We live our lives online these days. We shop online, we work online, we chat with friends online, and we play games online. As we live increasingly in a digital world, the need to protect our personal information from being maliciously disrupted or misused by hackers, spyware, spam attacks, and more is becoming ever more important. But we can all help to protect ourselves by getting a grip on cyber security. Cyber security is the protection of systems, networks, and data in cyberspace. There are three guiding principles behind cyber security: Confidentiality, Integrity, and Availability, or CIA. Understanding the CIA triad, which was designed to guide policies for information security within organizations but can help individuals as well, is the first step in helping you to keep your own information safe and keep the bad guys out.

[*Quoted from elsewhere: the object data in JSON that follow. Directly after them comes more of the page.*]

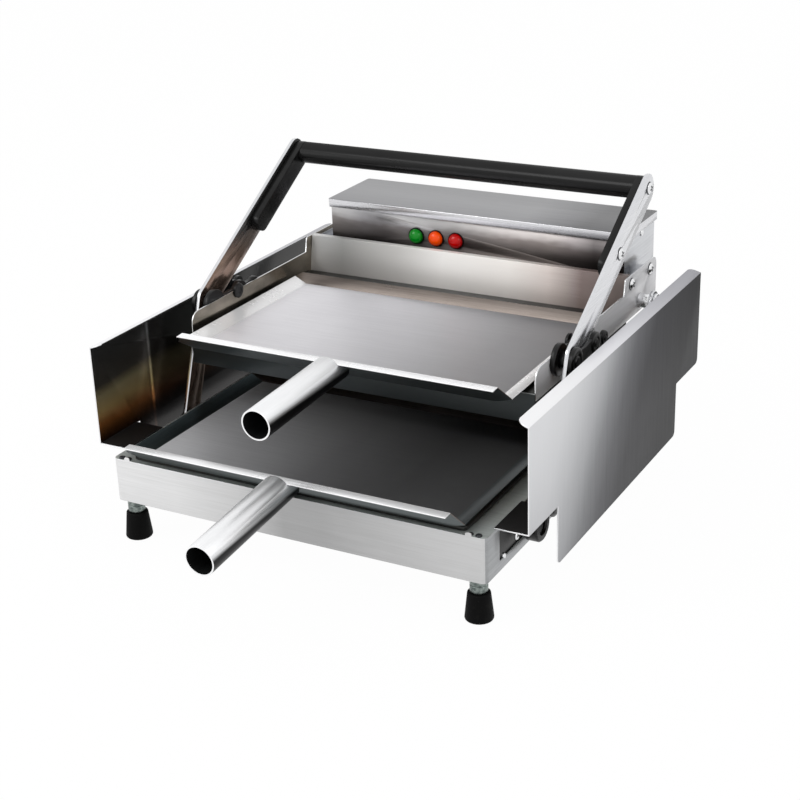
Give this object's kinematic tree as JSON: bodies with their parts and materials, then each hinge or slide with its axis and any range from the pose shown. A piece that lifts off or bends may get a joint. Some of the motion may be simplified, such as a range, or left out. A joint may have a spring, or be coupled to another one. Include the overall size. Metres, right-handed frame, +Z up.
{
  "type": "electric bun grill",
  "caption": "Countertop electric grill for buns: a heated base and a heated deck that swings on equal links by a long bar handle, each with a pull-out tray.",
  "frame": {"origin": "floor level, on the middle plane, halfway between the lower tray's handle end and the lid's rear edge", "axes": "+Z up, -Y towards the operator, +X to the operator's right"},
  "size_m": [0.498, 0.665, 0.3417],
  "materials": {
    "stainless": "brushed stainless sheet",
    "bright_steel": "bright steel bar",
    "plate_steel": "dark heat-proof coating, satin",
    "black_steel": "black satin coating",
    "black_plastic": "black moulding with a soft sheen",
    "rubber": "matt black rubber",
    "zinc": "zinc plated",
    "element": "dark oxidised element sheath",
    "ceramic": "unglazed off-white ceramic",
    "lens_green": "clear green lens",
    "lens_orange": "clear orange lens",
    "lens_red": "clear red lens"
  },
  "bodies": {
    "base": {"base_shell": "stainless", "base_bottom_cover": "stainless", "lower_heating_plate": "plate_steel", "lower_heater": "element", "cable_gland": "black_plastic", "terminal_block": "ceramic", "ferrule_front_left": "zinc", "boot_front_left": "rubber", "ferrule_front_right": "zinc", "boot_front_right": "rubber", "ferrule_rear_left": "zinc", "boot_rear_left": "rubber", "ferrule_rear_right": "zinc", "boot_rear_right": "rubber", "wing_left": "stainless", "wing_right": "stainless", "pivot_plate_left": "black_steel", "pivot_plate_right": "black_steel", "lever_pivot_bolt_left": "black_steel", "lever_pivot_bolt_right": "black_steel", "rear_pivot_bolt_left": "zinc", "rear_pivot_bolt_right": "zinc"},
    "deck": {"deck_fascia": "plate_steel", "deck_heating_plate": "plate_steel", "deck_pan": "plate_steel", "deck_heater": "element", "deck_back_panel": "stainless", "control_box": "stainless", "control_box_lid": "stainless", "switch_housing": "black_plastic", "thermostat": "ceramic", "lamp_green": "lens_green", "lamp_orange": "lens_orange", "lamp_red": "lens_red", "deck_side_left": "stainless", "deck_side_right": "stainless", "link_plate_left": "black_steel", "link_plate_right": "black_steel", "elbow_bolt_left": "zinc", "elbow_bolt_right": "zinc", "rear_link_pin_left": "zinc", "rear_link_pin_right": "zinc", "tab_screw_front_left": "zinc", "tab_screw_front_right": "zinc", "tab_screw_rear_left": "zinc", "tab_screw_rear_right": "zinc"},
    "lever": {"handle": "black_plastic", "lever_arm_left": "bright_steel", "lever_arm_right": "bright_steel", "handle_screw_upper_left": "zinc", "handle_screw_upper_right": "zinc", "handle_screw_lower_left": "zinc", "handle_screw_lower_right": "zinc"},
    "rear_links": {"rear_link_left": "bright_steel", "rear_link_right": "bright_steel"},
    "lower_tray": {"lower_tray": "stainless", "lower_tray_handle": "stainless"},
    "upper_tray": {"upper_tray": "stainless", "upper_tray_handle": "stainless"},
    "switch_rocker": {"switch_rocker": "black_plastic"}
  },
  "joints": [
    {"name": "lever_swing", "type": "hinge", "parent": "base", "child": "lever", "pos_m": [0, -0.03946, 0.072], "axis": [1, 0, 0], "range_deg": [0, 52]},
    {"name": "deck_level", "type": "hinge", "parent": "lever", "child": "deck", "pos_m": [0, 0.00754, 0.203], "axis": [1, 0, 0], "range_deg": [-52, 0]},
    {"name": "rear_link_swing", "type": "hinge", "parent": "base", "child": "rear_links", "pos_m": [0, 0.19554, 0.058], "axis": [1, 0, 0], "range_deg": [0, 52]},
    {"name": "lower_tray_slide", "type": "slide", "parent": "base", "child": "lower_tray", "axis": [0, -1, 0], "range_m": [0, 0.2]},
    {"name": "upper_tray_slide", "type": "slide", "parent": "deck", "child": "upper_tray", "axis": [0, -1, 0], "range_m": [0, 0.2]},
    {"name": "switch_press", "type": "hinge", "parent": "deck", "child": "switch_rocker", "pos_m": [0.123, 0.32744, 0.2383], "axis": [1, 0, 0], "range_deg": [-16, 0]}
  ],
  "couplings": [
    {"joint": "deck_level", "follows": "lever_swing", "ratio": -1},
    {"joint": "rear_link_swing", "follows": "lever_swing", "ratio": 1}
  ]
}
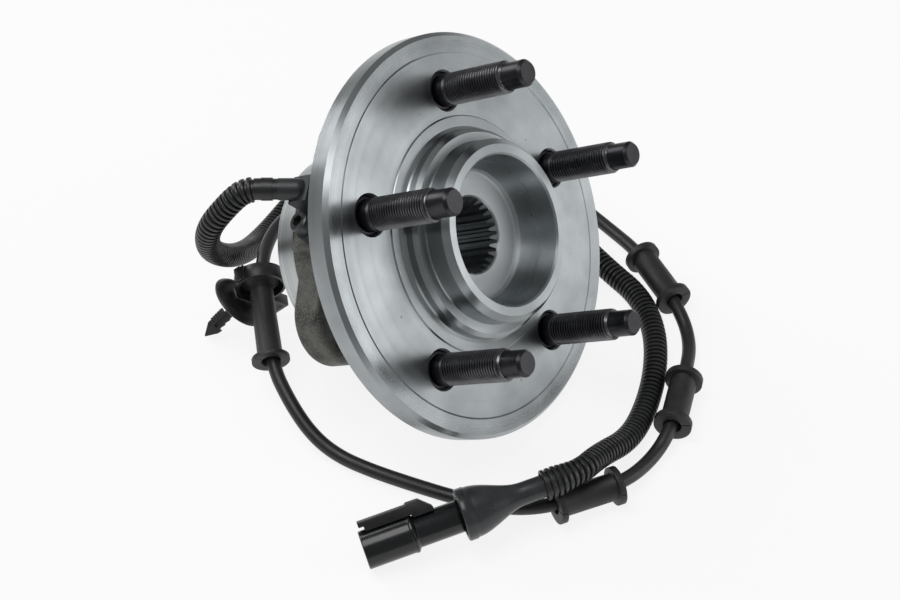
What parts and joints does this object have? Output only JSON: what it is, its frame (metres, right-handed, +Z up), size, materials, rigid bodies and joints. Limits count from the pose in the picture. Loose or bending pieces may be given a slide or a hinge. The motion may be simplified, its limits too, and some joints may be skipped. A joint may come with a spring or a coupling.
{
  "type": "wheel hub bearing",
  "caption": "Splined wheel hub flange with studs, turning in a three-eared outer ring on two rows of balls, with a speed sensor, harness, grommets and connector.",
  "frame": {"origin": "on the bench, under the middle of the hub's box without the harness", "axes": "+Z up from the bench; the hub leans back on its rim, barrel end and one ear, its wheel face towards -Y and up; +X across the hub"},
  "size_m": [0.235, 0.2193, 0.1421],
  "materials": {
    "hub_steel": "turned",
    "stud_steel": "phosphated",
    "bearing_steel": "ground",
    "tone_steel": "satin",
    "ring_iron": "forged and turned",
    "cage_nylon": "moulded",
    "seal_rubber": "matte",
    "sensor_plastic": "moulded",
    "screw_steel": "zinc",
    "cable_rubber": "satin",
    "conduit_nylon": "moulded",
    "grommet_rubber": "satin",
    "clip_nylon": "moulded",
    "boot_rubber": "satin",
    "connector_plastic": "moulded",
    "lock_plastic": "moulded",
    "terminal_brass": "tinned"
  },
  "bodies": {
    "stator": {"outer_ring": "ring_iron", "outboard_seal": "seal_rubber", "inboard_seal": "seal_rubber", "sensor_body": "sensor_plastic", "sensor_o_ring": "seal_rubber", "sensor_screw": "screw_steel", "lead_overmould": "cable_rubber", "lead_sleeve": "cable_rubber", "sensor_conduit": "conduit_nylon", "cable_sensor_end": "cable_rubber", "cable_middle": "cable_rubber", "cable_connector_end": "cable_rubber", "connector_conduit": "conduit_nylon", "grommet_1": "grommet_rubber", "grommet_2": "grommet_rubber", "grommet_3": "grommet_rubber", "clip_grommet": "grommet_rubber", "fir_tree_clip": "clip_nylon", "connector_boot": "boot_rubber", "connector_housing": "connector_plastic", "connector_lock": "lock_plastic", "connector_terminals": "terminal_brass"},
    "rotor": {"hub_flange_spindle": "hub_steel", "wheel_studs": "stud_steel", "inner_ring": "bearing_steel", "tone_ring": "tone_steel", "outboard_slinger": "bearing_steel", "inboard_slinger": "bearing_steel"},
    "outboard_ball_set": {"outboard_cage": "cage_nylon", "outboard_balls": "bearing_steel"},
    "inboard_ball_set": {"inboard_cage": "cage_nylon", "inboard_balls": "bearing_steel"}
  },
  "joints": [
    {"name": "hub_spin", "type": "hinge", "parent": "stator", "child": "rotor", "pos_m": [0, -0.00618, 0.07222], "axis": [0, -0.8404, 0.542], "continuous": true},
    {"name": "outboard_ball_spin", "type": "hinge", "parent": "stator", "child": "outboard_ball_set", "pos_m": [0, 0.01903, 0.05595], "axis": [0, -0.8404, 0.542], "continuous": true},
    {"name": "inboard_ball_spin", "type": "hinge", "parent": "stator", "child": "inboard_ball_set", "pos_m": [0, 0.04172, 0.04132], "axis": [0, -0.8404, 0.542], "continuous": true}
  ],
  "couplings": [
    {"joint": "outboard_ball_spin", "follows": "hub_spin", "ratio": 0.415},
    {"joint": "inboard_ball_spin", "follows": "hub_spin", "ratio": 0.415}
  ]
}
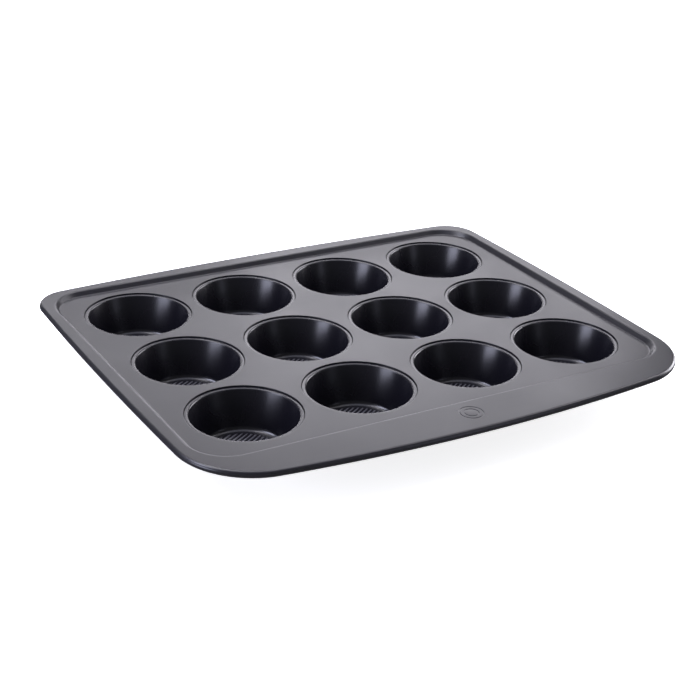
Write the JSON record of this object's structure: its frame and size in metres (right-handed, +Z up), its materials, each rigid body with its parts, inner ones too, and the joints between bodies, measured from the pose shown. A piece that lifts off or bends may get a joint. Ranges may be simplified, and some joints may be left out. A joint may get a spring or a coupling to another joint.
{
  "type": "muffin tin",
  "caption": "Dark non-stick steel muffin tin: drawn round cups set in a recessed top sheet with a rolled, wired edge and a wide front rim.",
  "frame": {"origin": "under the middle of the tin, on the plane that the cup bases rest on", "axes": "+X along the tin's long side, +Y towards the narrow back rim, +Z up"},
  "size_m": [0.3686, 0.3104, 0.0313],
  "materials": {
    "nonstick_coating": "satin",
    "wire_steel": "bright drawn"
  },
  "bodies": {
    "root": {"cup_row1_col1": "nonstick_coating", "cup_row1_col2": "nonstick_coating", "cup_row1_col3": "nonstick_coating", "cup_row1_col4": "nonstick_coating", "cup_row2_col1": "nonstick_coating", "cup_row2_col2": "nonstick_coating", "cup_row2_col3": "nonstick_coating", "cup_row2_col4": "nonstick_coating", "cup_row3_col1": "nonstick_coating", "cup_row3_col2": "nonstick_coating", "cup_row3_col3": "nonstick_coating", "cup_row3_col4": "nonstick_coating", "rim_wire": "wire_steel", "top_sheet": "nonstick_coating"}
  },
  "joints": []
}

Confidentiality is about making sure information is restricted so it only reaches its targeted audience and doesn’t fall into the wrong hands. First, data is categorized according to the amount and type of damage that could be done if it were leaked, and then security measures are put in place based on the level of the potential threat. Your bank account data, for example, is more sensitive than your email address, and so online banking security is stronger than accessing your email account. Passwords, data encryption methods, and security tokens are all examples of methods to protect privacy and keep our information confidential.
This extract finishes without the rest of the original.